Problem to work on> Whenever a line contains the string "into", copy it out of the entries.

Extracted entries>
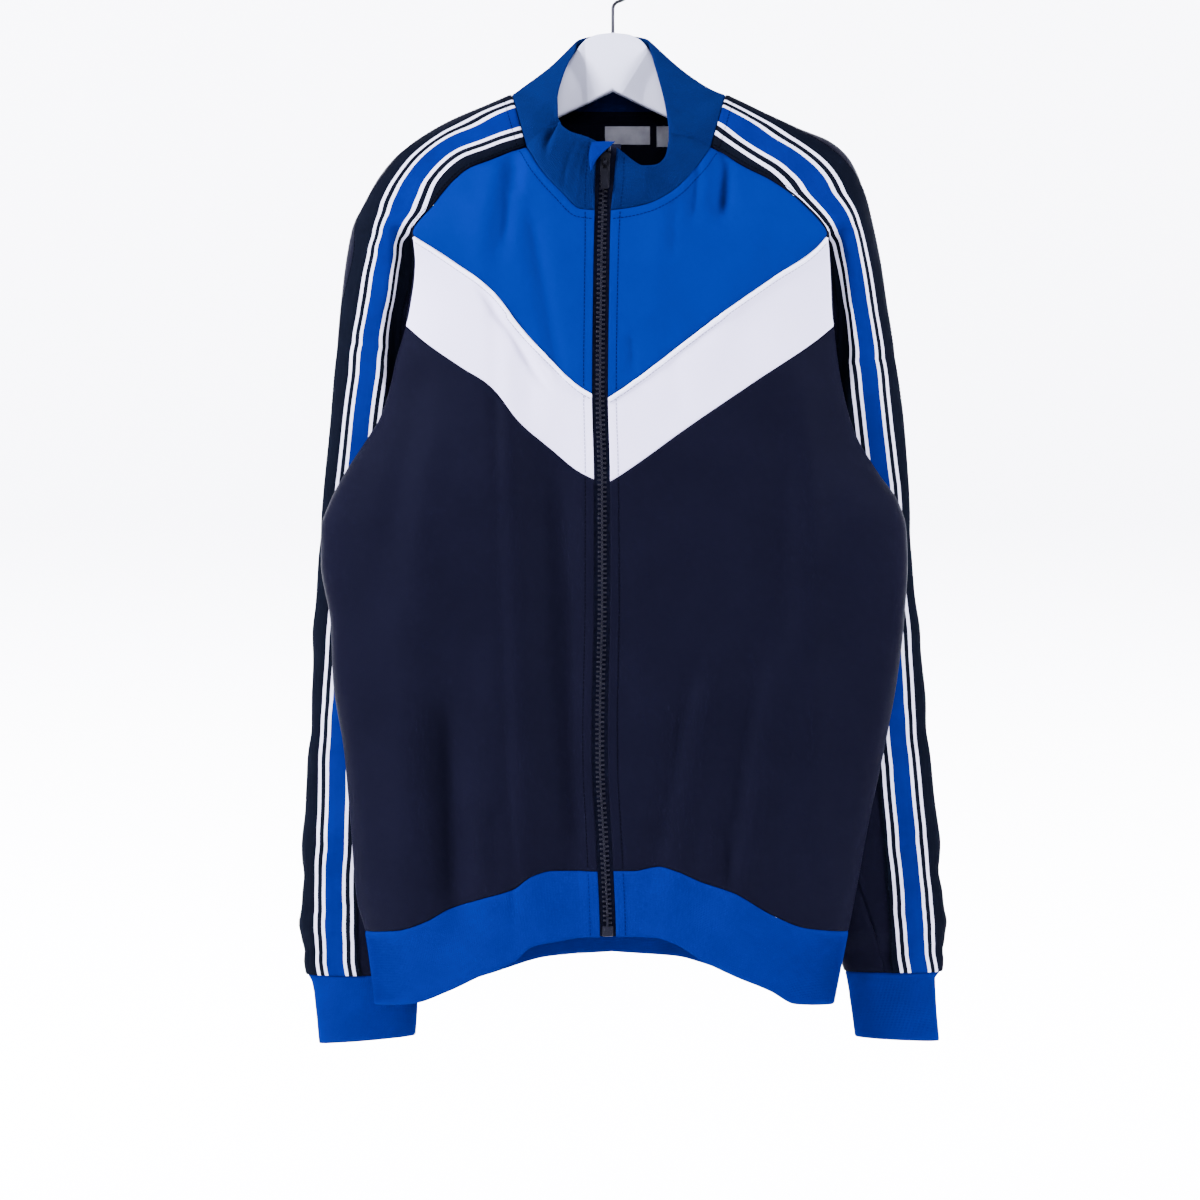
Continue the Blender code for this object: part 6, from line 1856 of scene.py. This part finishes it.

...

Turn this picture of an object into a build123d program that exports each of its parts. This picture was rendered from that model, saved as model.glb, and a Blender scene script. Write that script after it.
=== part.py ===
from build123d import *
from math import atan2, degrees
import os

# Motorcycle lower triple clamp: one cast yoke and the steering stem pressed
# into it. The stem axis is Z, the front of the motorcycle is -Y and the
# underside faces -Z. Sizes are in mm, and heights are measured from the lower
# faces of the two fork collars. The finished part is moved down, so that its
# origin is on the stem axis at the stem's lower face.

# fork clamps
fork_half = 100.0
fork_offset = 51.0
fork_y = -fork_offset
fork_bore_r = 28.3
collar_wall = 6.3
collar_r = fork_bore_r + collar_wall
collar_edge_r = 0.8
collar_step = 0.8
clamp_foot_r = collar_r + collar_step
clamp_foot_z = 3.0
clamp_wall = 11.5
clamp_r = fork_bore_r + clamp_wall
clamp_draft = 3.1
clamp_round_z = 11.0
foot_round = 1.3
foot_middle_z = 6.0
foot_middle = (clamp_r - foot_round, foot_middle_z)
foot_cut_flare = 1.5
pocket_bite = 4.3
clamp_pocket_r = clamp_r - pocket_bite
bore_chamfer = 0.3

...

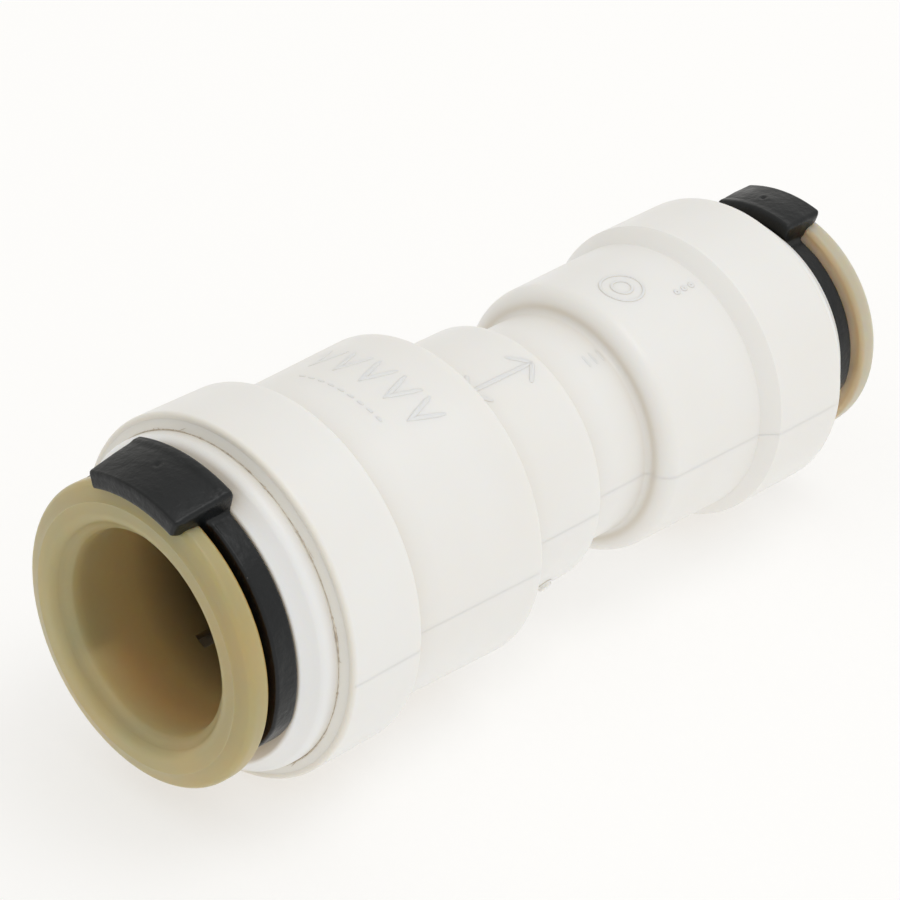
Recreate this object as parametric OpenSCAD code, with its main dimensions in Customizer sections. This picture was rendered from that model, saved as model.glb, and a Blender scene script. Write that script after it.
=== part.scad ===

Full output>
Turn this picture of an object into a build123d program that exports each of its parts. This picture was rendered from that model, saved as model.glb, and a Blender scene script. Write that script after it.
# into it. The stem axis is Z, the front of the motorcycle is -Y and the